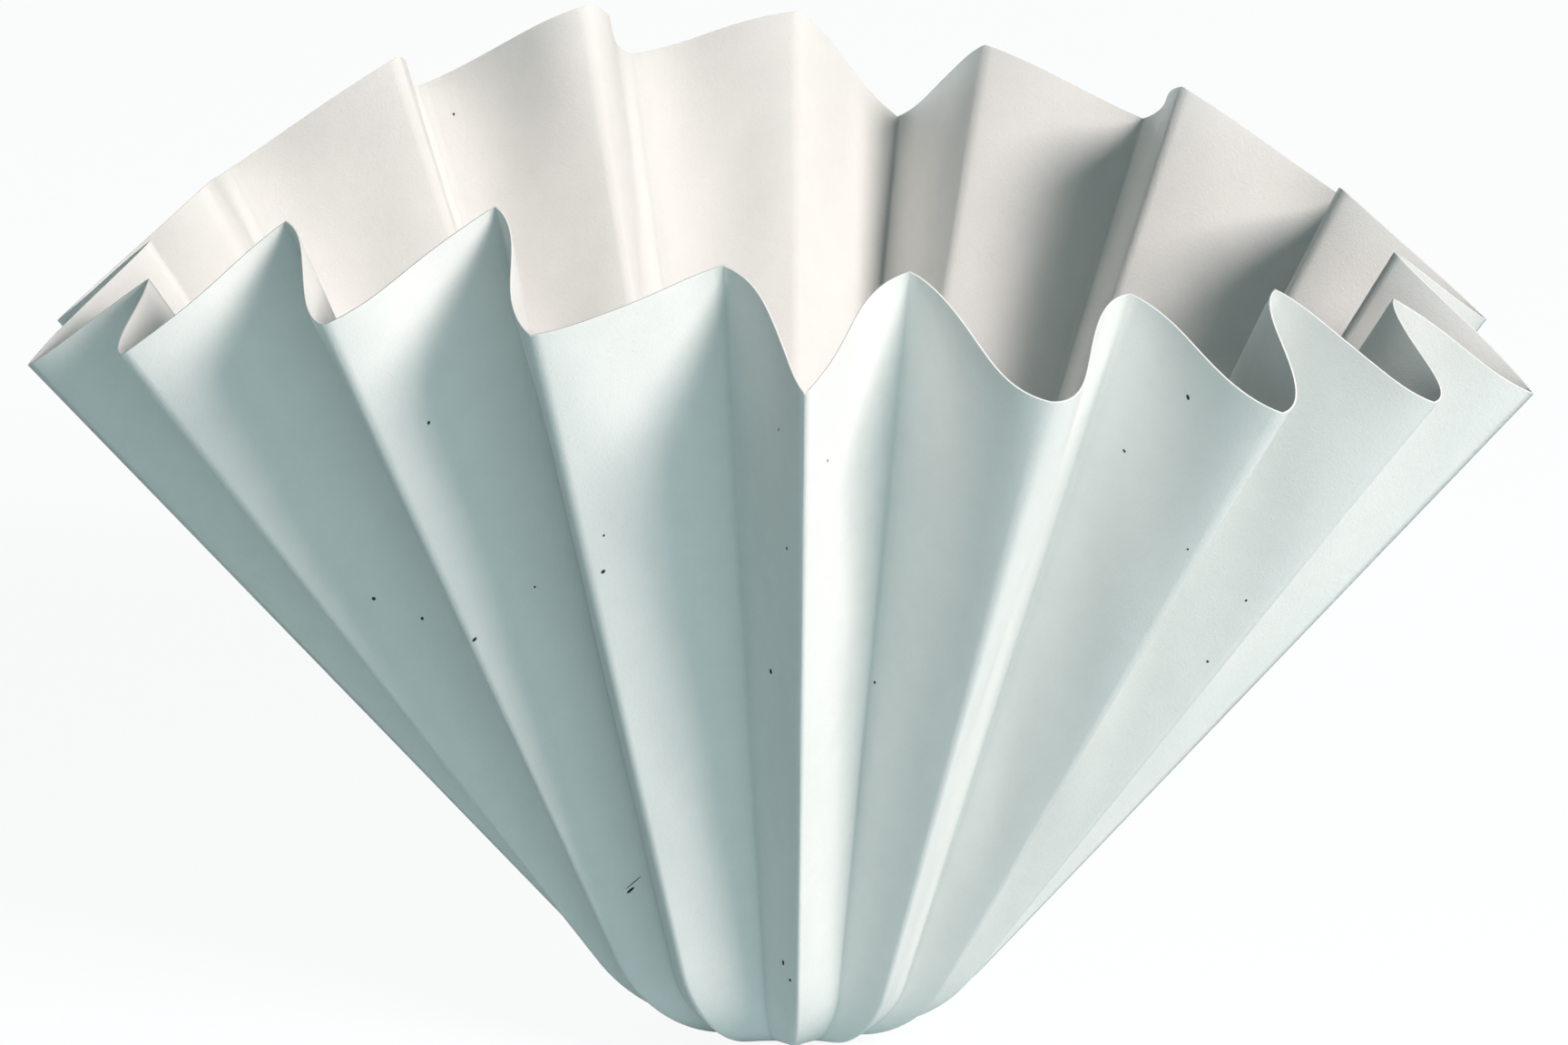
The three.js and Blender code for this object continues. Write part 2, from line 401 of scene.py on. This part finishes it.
def painted_groove_shade(s, rows, columns):
    """How near each skin vertex lies to the groove of a fold, which gets painted shade: outside that is an
    inner fold and inside an outer ridge. It is 1 on the line and halves with every column away from it."""
    column = np.arange(columns)
    two_panels = 2 * s.places
    from_ridge = np.minimum(column % two_panels, -column % two_panels)
    from_fold = s.places - from_ridge
    outside = np.repeat(0.5 ** from_fold[None], rows, axis=0)
    inside = np.repeat(0.5 ** from_ridge[None], rows, axis=0)
    skin = np.concatenate([outside.reshape(-1), inside.reshape(-1), [0, 0]])
    return np.stack([skin, skin, skin], -1)


def grid_point(grid, row, column):
    """A point of a closed (row, column, xyz) grid between four of its corners, weighted by nearness."""
    low, left = int(row), int(column)
    up, across = row - low, column - left
    beside = (left + 1) % grid.shape[1]
    lower = grid[low, left] * (1 - across) + grid[low, beside] * across
    upper = grid[low + 1, left] * (1 - across) + grid[low + 1, beside] * across
    return lower * (1 - up) + upper * up


def speck_mesh(s, height):
    """Flattened ellipsoids, each half sunk in the sheet's face: the cosine and sine of the turn give its
    length and width, and the cosine of the angle from the pole its height. The poles are closed."""
    shares, outside, inside = sheet_faces(s)
    around, down = 10, 6
    turn = 2 * np.pi * np.arange(around) / around
    polar = np.pi * (np.arange(down) + 1) / (down + 1)
    ring = np.stack([
        np.outer(np.sin(polar), np.cos(turn)), np.outer(np.sin(polar), np.sin(turn)),
        np.outer(np.cos(polar), np.ones(around))], -1).reshape(-1, 3)
    ball = np.concatenate([ring, [[0, 0, 1], [0, 0, -1]]])
    quads = closed_grid_faces(down, around)[:, ::-1]
    here = np.arange(around)
    beside = (here + 1) % around
    top, foot = np.full(around, down * around), np.full(around, down * around + 1)
    last = (down - 1) * around
    caps = np.concatenate([
        np.stack([here, beside, top], -1), np.stack([last + beside, last + here, foot], -1)])
    points = []
    for panel, place, share, side, length, width, lean in SPECKS:
        grid = outside if side > 0 else inside
        row = np.interp(share, shares, np.arange(len(shares)))
        column = (panel + place) * s.places
        centre = grid_point(grid, row, column)
        upward = unit(grid_point(grid, row + 0.5, column) - centre)
        beside_it = unit(grid_point(grid, row, column + 0.5) - centre)
        normal = unit(np.cross(beside_it, upward)) * side
        sideways = np.cross(upward, normal)
        lean = np.radians(lean)
        long_way = upward * np.cos(lean) + sideways * np.sin(lean)
        axes = np.stack([
            long_way * length * MM / 2, np.cross(normal, long_way) * width * MM / 2, normal * height])
        points.append(centre + ball @ axes)
    shift = np.arange(len(SPECKS))[:, None, None] * len(ball)
    return np.concatenate(points), (quads + shift).reshape(-1, 4), (caps + shift).reshape(-1, 3)


def flat_layout(s, shares, columns):
    """Where each skin vertex lies on the unfolded disc, in metres: the walked distance from its centre,
    at the even turn of its column. The paper's texture was there before the folding, so it follows this."""
    walked = s.flat_spot_radius + shares[:, None] * (s.paper_radius - s.flat_spot_radius)
    turn = 2 * np.pi * np.arange(columns)[None] / columns
    level = np.zeros((len(shares), columns))
    layout = np.stack([walked * np.cos(turn), walked * np.sin(turn), level], -1).reshape(-1, 3)
    return np.concatenate([layout, np.zeros((2, 3))])


def mesh_object(name, vertices, quads, triangles, point_values=None):
    """A smooth mesh object from whole arrays. Each of point_values becomes a vector on every vertex."""
    mesh = bpy.data.meshes.new(name)
    loops = np.concatenate([quads.reshape(-1), triangles.reshape(-1)])
    starts = np.concatenate([np.arange(len(quads)) * 4, len(quads) * 4 + np.arange(len(triangles)) * 3])
    mesh.vertices.add(len(vertices))
    mesh.loops.add(len(loops))
    mesh.polygons.add(len(starts))
    mesh.vertices.foreach_set("co", vertices.astype(np.float32).reshape(-1))
    mesh.loops.foreach_set("vertex_index", loops.astype(np.int32))
    mesh.polygons.foreach_set("loop_start", starts.astype(np.int32))
    mesh.update(calc_edges=True)
    mesh.validate()
    mesh.shade_smooth()
    for label, values in (point_values or {}).items():
        spread = mesh.attributes.new(label, "FLOAT_VECTOR", "POINT")
        spread.data.foreach_set("vector", np.asarray(values, np.float32).reshape(-1))
    made = bpy.data.objects.new(name, mesh)
    bpy.context.collection.objects.link(made)
    return made


# Finishes

def cellulose_paper(s):
    """Uncoated cellulose filter paper, made on a wire without filler or gloss: dead matt, with the cloudy
    look of matted fibres a few millimetres across, a soft felt of fibres, and a little light let through."""
    material = bpy.data.materials.new("uncoated cellulose filter paper")
    tree = emptied_tree(material)
    layout = add_node(tree, "ShaderNodeAttribute", {"attribute_name": "flat_layout"}).outputs["Vector"]
    clouds = add_node(
        tree, "ShaderNodeTexNoise", {"Scale": CLOUD_SCALE, "Detail": 5.0, "Roughness": 0.6},
        {"Vector": layout})
    colour = linear_rgb(s.paper_colour)
    thin = tuple(channel * THIN_TONE for channel in colour[:3])
    tone = add_node(
        tree, "ShaderNodeMix", {"data_type": "RGBA", "A": (*thin, 1.0), "B": colour},
        {"Factor": clouds.outputs["Fac"]})
    # Painted shade: the groove of each crease is greyed, standing in for the shade that falls in it
    groove_shade = add_node(tree, "ShaderNodeAttribute", {"attribute_name": "groove_shade"}).outputs["Fac"]
    share = add_node(tree, "ShaderNodeMath", {"operation": "MULTIPLY", 1: GROOVE_SHADE_SHARE}, {0: groove_shade})
    tone = add_node(
        tree, "ShaderNodeMix", {"data_type": "RGBA", "B": linear(GROOVE_SHADE_GREY)},
        {"Factor": share.outputs[0], "A": tone.outputs[2]})
    # Real fibres are about 0.03 mm wide. These are drawn at 0.35 mm, which is as fine as the view shows.
    fibres = add_node(
        tree, "ShaderNodeTexNoise",
        {"Scale": FIBRE_SCALE, "Detail": 3.0, "Roughness": 0.65, "Distortion": 1.2}, {"Vector": layout})
    relief = add_node(
        tree, "ShaderNodeBump", {"Strength": 0.5, "Distance": 0.0001},
        {"Height": fibres.outputs["Fac"]})
    paper = add_node(
        tree, "ShaderNodeBsdfPrincipled", {"Roughness": 0.92, "IOR": 1.47, "Specular IOR Level": 0.25},
        {"Base Color": tone.outputs[2], "Normal": relief.outputs["Normal"]})
    through = add_node(
        tree, "ShaderNodeBsdfTranslucent",
        links={"Color": tone.outputs[2], "Normal": relief.outputs["Normal"]})
    both = add_node(
        tree, "ShaderNodeMixShader", {"Fac": LET_THROUGH},
        {1: paper.outputs["BSDF"], 2: through.outputs["BSDF"]})
    add_node(tree, "ShaderNodeOutputMaterial", links={"Surface": both.outputs["Shader"]})
    return material


def dark_dust(colour):
    """Specks of dark dust and lint, sunk into the felt: fully rough and a little uneven in tone."""
    material = bpy.data.materials.new("matt dark dust")
    tree = emptied_tree(material)
    place = add_node(tree, "ShaderNodeTexCoord").outputs["Object"]
    grains = add_node(tree, "ShaderNodeTexNoise", {"Scale": GRAIN_SCALE, "Detail": 2.0}, {"Vector": place})
    dark = linear_rgb(colour)
    pale = tuple(channel * PALEST_GRAIN for channel in dark[:3])
    tone = add_node(
        tree, "ShaderNodeMix", {"data_type": "RGBA", "A": dark, "B": (*pale, 1.0)},
        {"Factor": grains.outputs["Fac"]})
    dust = add_node(
        tree, "ShaderNodeBsdfPrincipled", {"Roughness": 1.0, "Specular IOR Level": 0.1},
        {"Base Color": tone.outputs[2]})
    add_node(tree, "ShaderNodeOutputMaterial", links={"Surface": dust.outputs["BSDF"]})
    return material


# Pieces

class FILTERPAPER_OT_sheet(bpy.types.Operator):
    """Builds the pleated sheet in place of the plain one"""

    bl_idname = "filter_paper.sheet"
    bl_label = "Pleated sheet"

    def execute(self, context):
        s = context.scene.filter_paper
        sheet = mesh_object("pleated_sheet", *sheet_mesh(s))
        sheet.data.materials.append(cellulose_paper(s))
        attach(sheet, "root")
        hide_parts("filter_paper")
        return {"FINISHED"}


class FILTERPAPER_OT_specks(bpy.types.Operator):
    """Scatters the specks of dust over the sheet"""

    bl_idname = "filter_paper.specks"
    bl_label = "Specks"

    def execute(self, context):
        dust = context.scene.filter_paper_specks
        specks = mesh_object("dust_specks", *speck_mesh(context.scene.filter_paper, dust.height))
        specks.data.materials.append(dark_dust(dust.colour))
        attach(specks, "root")
        return {"FINISHED"}


class FILTERPAPER_OT_studio(bpy.types.Operator):
    """Sets up the camera, the soft lamps, the world and the pale floor"""

    bl_idname = "filter_paper.studio"
    bl_label = "Studio"

    def execute(self, context):
        s = context.scene.filter_paper_studio
        self.place_camera(context, s)
        level = np.cos(s.key_elevation)
        towards_key = Vector((
            level * np.cos(s.key_azimuth), -level * np.sin(s.key_azimuth), np.sin(s.key_elevation)))
        key_size = (s.key_size, s.key_size)
        self.hang_lamp(context, "key", s.key_power, key_size, KEY_COLOUR, towards_key * s.key_distance)
        self.hang_lamp(context, "fill", s.fill_power, LOW_LAMP_SIZE, FILL_COLOUR, TOWARDS_FILL)
        self.hang_lamp(context, "back", s.back_power, LOW_LAMP_SIZE, BACK_COLOUR, TOWARDS_BACK)
        self.light_world(context, s)
        self.lay_floor(context)
        return {"FINISHED"}

    def place_camera(self, context, s):
        """The camera, in front of the aim and above it. Colours are shown as they are."""
        back = Vector((0, -np.cos(s.camera_elevation), np.sin(s.camera_elevation)))
        lens = bpy.data.cameras.new("camera")
        lens.lens = s.lens
        lens.sensor_width = SENSOR_WIDTH
        lens.clip_end = FARTHEST_VIEW
        camera = bpy.data.objects.new("camera", lens)
        camera.location = AIM + back * s.camera_distance
        camera.rotation_euler = (-back).to_track_quat("-Z", "Y").to_euler()
        context.collection.objects.link(camera)
        context.scene.camera = camera
        context.scene.view_settings.view_transform = "Standard"

    def hang_lamp(self, context, name, power, size, colour, offset):
        """A soft lamp of a width and height, at an offset from the aim and facing it. The camera doesn't
        see the lamp itself."""
        light = bpy.data.lights.new(name, "AREA")
        light.energy = power
        light.shape = "RECTANGLE"
        light.size, light.size_y = size
        light.color = linear(colour)[:3]
        lamp = bpy.data.objects.new(name, light)
        lamp.location = AIM + offset
        lamp.rotation_euler = offset.to_track_quat("Z", "Y").to_euler()
        lamp.visible_camera = False
        context.collection.objects.link(lamp)

    def light_world(self, context, s):
        """An even, slightly cool sky. The camera sees it as white."""
        world = context.scene.world or bpy.data.worlds.new("studio")
        context.scene.world = world
        tree = emptied_tree(world)
        path = add_node(tree, "ShaderNodeLightPath")
        sky = {"Color": linear(SKY_COLOUR), "Strength": s.world_strength}
        lit = add_node(tree, "ShaderNodeBackground", sky)
        seen = add_node(tree, "ShaderNodeBackground", {"Color": linear(WHITE), "Strength": 1.0})
        either = add_node(tree, "ShaderNodeMixShader", links={
            0: path.outputs["Is Camera Ray"], 1: lit.outputs["Background"], 2: seen.outputs["Background"]})
        add_node(tree, "ShaderNodeOutputWorld", links={"Surface": either.outputs["Shader"]})

    def lay_floor(self, context):
        """A pale painted floor, level with the underside of the paper. The camera sees it mostly as plain
        white, so that only a soft shadow shows."""
        size = FLOOR_HALF_WIDTH
        corners = np.array([[-size, -size, 0], [size, -size, 0], [size, size, 0], [-size, size, 0]])
        floor = mesh_object("floor", corners, np.array([[0, 1, 2, 3]]), np.zeros((0, 3), int))
        material = bpy.data.materials.new("matt pale painted board")
        tree = emptied_tree(material)
        path = add_node(tree, "ShaderNodeLightPath")
        paint = add_node(tree, "ShaderNodeBsdfDiffuse", {"Color": linear(FLOOR_PAINT)})
        plain = add_node(
            tree, "ShaderNodeEmission", {"Color": linear(WHITE), "Strength": PLAIN_STRENGTH})
        seen = add_node(
            tree, "ShaderNodeMixShader", {"Fac": PLAIN_SHARE},
            {1: paint.outputs["BSDF"], 2: plain.outputs["Emission"]})
        either = add_node(tree, "ShaderNodeMixShader", links={
            0: path.outputs["Is Camera Ray"], 1: paint.outputs["BSDF"], 2: seen.outputs["Shader"]})
        add_node(tree, "ShaderNodeOutputMaterial", links={"Surface": either.outputs["Shader"]})
        floor.data.materials.append(material)


class FILTERPAPER_PT_panel(bpy.types.Panel):
    """Sizes and pieces of the filter paper"""

    bl_label = "Filter Paper"
    bl_idname = "FILTERPAPER_PT_panel"
    bl_space_type = "VIEW_3D"
    bl_region_type = "UI"
    bl_category = "Filter Paper"

    def draw(self, context):
        scene = context.scene
        for settings, operator in (
            (scene.filter_paper, "filter_paper.sheet"),
            (scene.filter_paper_specks, "filter_paper.specks"),
            (scene.filter_paper_studio, "filter_paper.studio"),
        ):
            box = self.layout.box()
            for name in settings.bl_rna.properties.keys():
                if name not in ("rna_type", "name"):
                    box.prop(settings, name)
            box.operator(operator)


CLASSES = (
    FilterPaperSettings,
    SpeckSettings,
    StudioSettings,
    FILTERPAPER_OT_sheet,
    FILTERPAPER_OT_specks,
    FILTERPAPER_OT_studio,
    FILTERPAPER_PT_panel,
)


def register():
    for cls in CLASSES:
        bpy.utils.register_class(cls)
    bpy.types.Scene.filter_paper = PointerProperty(type=FilterPaperSettings)
    bpy.types.Scene.filter_paper_specks = PointerProperty(type=SpeckSettings)
    bpy.types.Scene.filter_paper_studio = PointerProperty(type=StudioSettings)


def unregister():
    del bpy.types.Scene.filter_paper_studio
    del bpy.types.Scene.filter_paper_specks
    del bpy.types.Scene.filter_paper
    for cls in reversed(CLASSES):
        bpy.utils.unregister_class(cls)


def main():
    """Builds every piece and the studio."""
    register()
    bpy.ops.filter_paper.sheet()
    bpy.ops.filter_paper.specks()
    bpy.ops.filter_paper.studio()


if __name__ == "__main__":
    main()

....

Short problem :: Using the material above, count the lines containing the word "root". Reply with the number alone.

Output for this task :: 2